High‐Entropy PdRhFeCoMo Metallene With High C1 Selectivity and Anti‐Poisoning Ability for Ethanol Electrooxidation

Abstract The urgent demand for designing highly efficient electrocatalysts for ethanol oxidation reaction (EOR) with elevated C1 selectivity, robust anti‐poisoning capability, and high mass activity presents a formidable challenge. Herein, a novel two‐dimentional (2D) high‐entropy PdRhFeCoMo metallene (PdRhFeCoMo HEM) electrocatalyst is successfully synthesized via a mild one‐step solvothermal method. The PdRhFeCoMo HEM, characterized by intentionally designed multi‐metallic ensembles and ultra‐thin graphene‐like structures, delivers an impressive mass activity of 7.47 A mg Pd+Rh −1 and specific activity of 25.5 mA cm −2 . Furthermore, it can retain a mass activity of 0.56 A mg Pd+Rh −1 after undergoing 20000 s of continuous testing, demonstrating outstanding resistance to poisoning.
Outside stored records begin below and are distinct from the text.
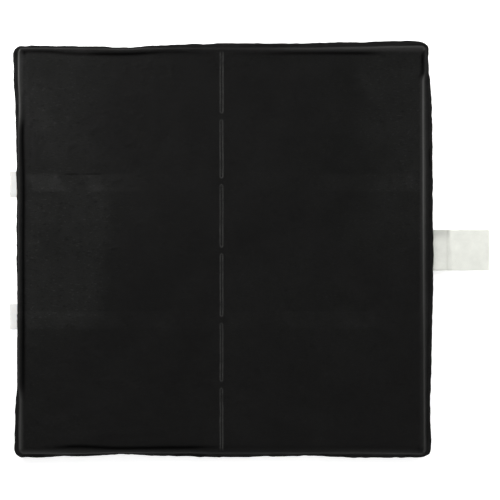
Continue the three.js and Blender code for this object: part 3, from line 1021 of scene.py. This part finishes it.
def ribbon_path(middle, fold_end):
    """The ribbon's middle line, out from the weld and then back to fold_end, and its thickness along that.
    The folded end is pressed thin over its last 2 mm."""
    outer = TAB_HIGH[0]
    turn_x = outer - RIBBON_TURN - 0.25  # which leaves room for half its thickness
    path = [(x, middle) for x in np.linspace(TAB_ROOT_LOW[0], turn_x, 40)]
    for a in np.linspace(0, math.pi, 9)[1:-1]:
        path.append((turn_x + RIBBON_TURN * math.sin(a), middle + RIBBON_TURN - RIBBON_TURN * math.cos(a)))
    last = fold_end + np.array([1.5, 1.0, 0.5, 0.2, 0.0])
    back = np.concatenate([np.linspace(turn_x, fold_end + 2, 28), last])
    pressed = smooth((fold_end + 2 - back) / 2)
    settled = 0.5 * smooth((outer - back - 6) / 20)
    path += list(zip(back, middle + 2 * RIBBON_TURN - settled - 0.15 * pressed))
    shares = np.concatenate([np.ones(len(path) - len(back)), 1 - 0.7 * pressed])
    return path, RIBBON_THICKNESS * shares


def ribbon_shade(x, y, fold_end):
    """How much darker the ribbon's single layer is painted: partly for its thinner layer, partly as painted
    shade, the most towards its upper edge and along its lower edge.
    """
    single = 1 - smooth((x - fold_end - 0.6 + 0.06 * (y - TAB_HIGH[1])) / 3)
    edges = 0.6 * smooth((y - 7) / 9) + 0.55 * bump(y - TAB_LOW[1], 0.9)
    return single * (0.36 - 0.1 * smooth(-y / RIBBON_HALF_WIDTH) + edges)


def pull_ribbon(material):
    middle = (TAB_ROOT_LOW[2] + TAB_ROOT_HIGH[2]) / 2
    fold_end = TAB_HIGH[0] - RIBBON_FOLDED_BACK
    path, thickness = ribbon_path(middle, fold_end)
    low, high = TAB_LOW[1] - 0.1, TAB_HIGH[1] + 0.6
    made = strip_mesh("tab_ribbon", path, low, high, thickness, material, ribbon_sway)
    x, y = (np.array([v.co[i] for v in made.data.vertices]) / MM for i in (0, 1))
    add_masks(made, ["shaded"], ribbon_shade(x, y, fold_end)[:, None])
    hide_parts("pull_tab", "pull_tab_root")
    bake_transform(made)


def hook_strip(which, material):
    low, high = box_mm(f"{which}_strip")
    root_low, root_high = box_mm(f"{which}_strip_root")
    middle = (root_low[2] + root_high[2]) / 2
    path = [(x, middle) for x in np.linspace(root_high[0], low[0] - HOOK_STRIP_EXTRA, 18)]
    made = strip_mesh(
        f"{which}_hook_strip", path, low[1], high[1], HOOK_STRIP_THICKNESS, material, no_sway
    )
    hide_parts(f"{which}_strip", f"{which}_strip_root")
    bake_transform(made)


# ---------------------------------------------------------------- the whole object

black = nonwoven_black()
front_skin = fabric_cover("front_skin", 1, black, 100)
back_skin = fabric_cover("back_skin", -1, black, 300)
for skin, node in ((front_skin, "front_cover"), (back_skin, "back_cover")):
    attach(skin, "pad")
    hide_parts(node)

pull_ribbon(nonwoven_white())
hook_strip("upper", hook_plastic("hook_plastic", 0.62))
hook_strip("lower", hook_plastic("paler_hook_plastic", 0.74))

frame_strip = moulded_strip()
INNER_MATERIALS = {  # by a word in the node's name
    "rail": frame_strip,
    "rib": frame_strip,
    "spine": frame_strip,
    "honeycomb": honeycomb_wall(),
    "carbon": carbon_granules(),
    "net": scrim_net(),
}
for name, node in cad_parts.items():
    for word, material in INNER_MATERIALS.items():
        if word in name.split("_"):
            node.data.materials.clear()
            node.data.materials.append(material)
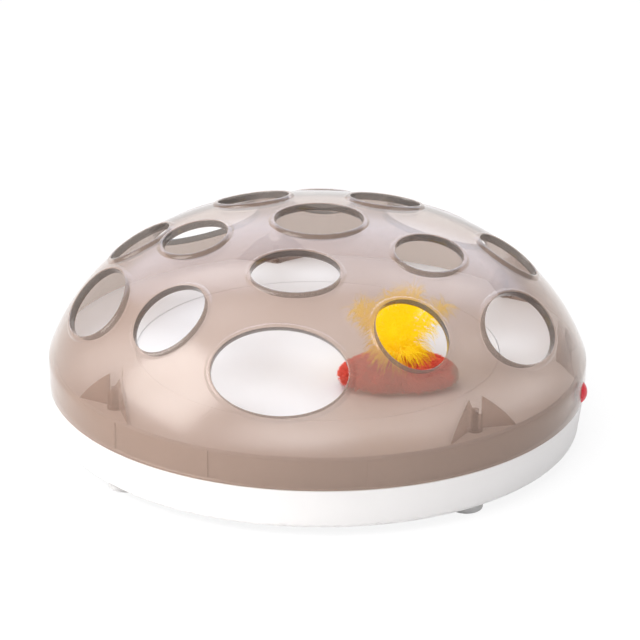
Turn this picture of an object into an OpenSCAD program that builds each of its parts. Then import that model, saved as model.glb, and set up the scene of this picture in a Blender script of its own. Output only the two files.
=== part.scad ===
/* [Cover] */
// Outer radius of the cover's skirt
skirt_r = 125; // [121:0.5:129]
// Height of the skirt's lower edge above the floor
skirt_low_z = 23; // [21:0.5:25]
// Height of the crease between the skirt and the dome
crease_z = 37.2; // [36.6:0.1:37.8]
// Height of the dome's top, without the raised rim of the top hole
dome_top_z = 101.2; // [98:0.2:106]
// Radius of the flatter crown in side view
crown_r = 233; // [215:1:260]
// Radius of the tighter shoulder in side view
shoulder_r = 89; // [84:1:94]
// Wall of the cover
cover_wall = 2.5; // [2:0.1:3]

/* [Paw holes] */
// Azimuths of the five low oval holes, from the front towards the button
low_az = [0, 70, 155, 222, 293];
// Half widths of the low holes, in the same order
low_half_w = [30, 26, 29, 29, 26];
// Half heights of the low holes, in the same order
low_half_h = [20.4, 17.4, 18.5, 18.5, 17];
// Distance of the low holes' centres in from the skirt's outside
low_inset = 21; // [19:0.5:23]
// Azimuths of the five middle holes
mid_az = [35.5, 104.5, 188, 268.5, 324.5];
// Distance of each middle hole's centre in from the skirt's outside
mid_inset = [32.5, 36.5, 32, 40, 31.8];
// Half width of a middle hole
mid_half_w = 16.2; // [14:0.2:17]
// Half height of a middle hole
mid_half_h = [18.4, 15.5, 17, 15.4, 18.6];
// Azimuths of the five upper holes
top_az = [-2, 72, 153.5, 223.5, 286.5];
// Distance of the upper holes' centres from the axis
top_ring_r = [53, 56, 53.5, 55.5, 57];
// Half widths of the upper holes
top_half_w = [20, 19, 16, 16.6, 19];
// Half heights of the upper holes
top_half_h = [16.4, 15, 18, 17.7, 15.2];
// Radius of the hole at the top
pole_hole_r = 20.4; // [18:0.2:22]
// Width of the raised rim round a hole
rim_w = 2.8; // [2:0.1:3.2]
// Height of the raised rim above the dome
rim_h = 1.2; // [0.8:0.1:1.6]

/* [Screw posts] */
// Azimuths of the five screw posts under the cover
post_az = [46, 92.5, 136, 200, 318];
// Distance of the posts in from the skirt's outside
post_inset = 10.5; // [10:0.1:11]
// Radius of a post
post_r = 3.6; // [3.2:0.1:4]
// Thickness of the two thin wings beside each post
wing_t = 1.3; // [1:0.1:1.8]
// Length of a wing, before the dome cuts it
wing_len = 24; // [18:1:28]
// Turn of a wing away from the outward direction
wing_turn = 67; // [60:1:75]
// Radius of the cover screws' shanks
cover_screw_r = 1.45; // [1.2:0.05:1.6]
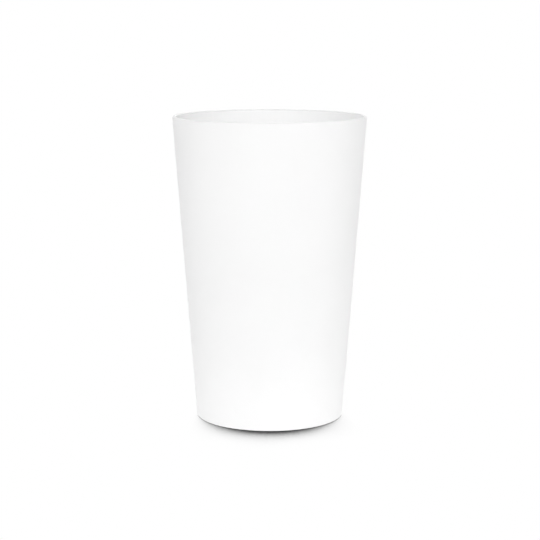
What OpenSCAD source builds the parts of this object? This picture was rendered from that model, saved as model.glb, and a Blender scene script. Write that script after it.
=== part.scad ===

More significantly, the PdRhFeCoMo HEM demonstrates an elevated capacity for C─C bond cleavage with a superior C1 selectivity of up to 84.12%. In situ spectroscopy analysis, combined with theoretical calculations, reveals that the deliberate design of components and structures effectively regulate the electronic properties of the Pd site, thereby enhancing the adsorption of reactant and reducing the reaction barrier of the C1 pathway. Finally, a flexible solid‐state ethanol fuel cell assembled by PdRhFeCoMo HEM presents a maximum power density of 20.1 mW cm −2 and can operate continuously by repeatedly adding ethanol fuel.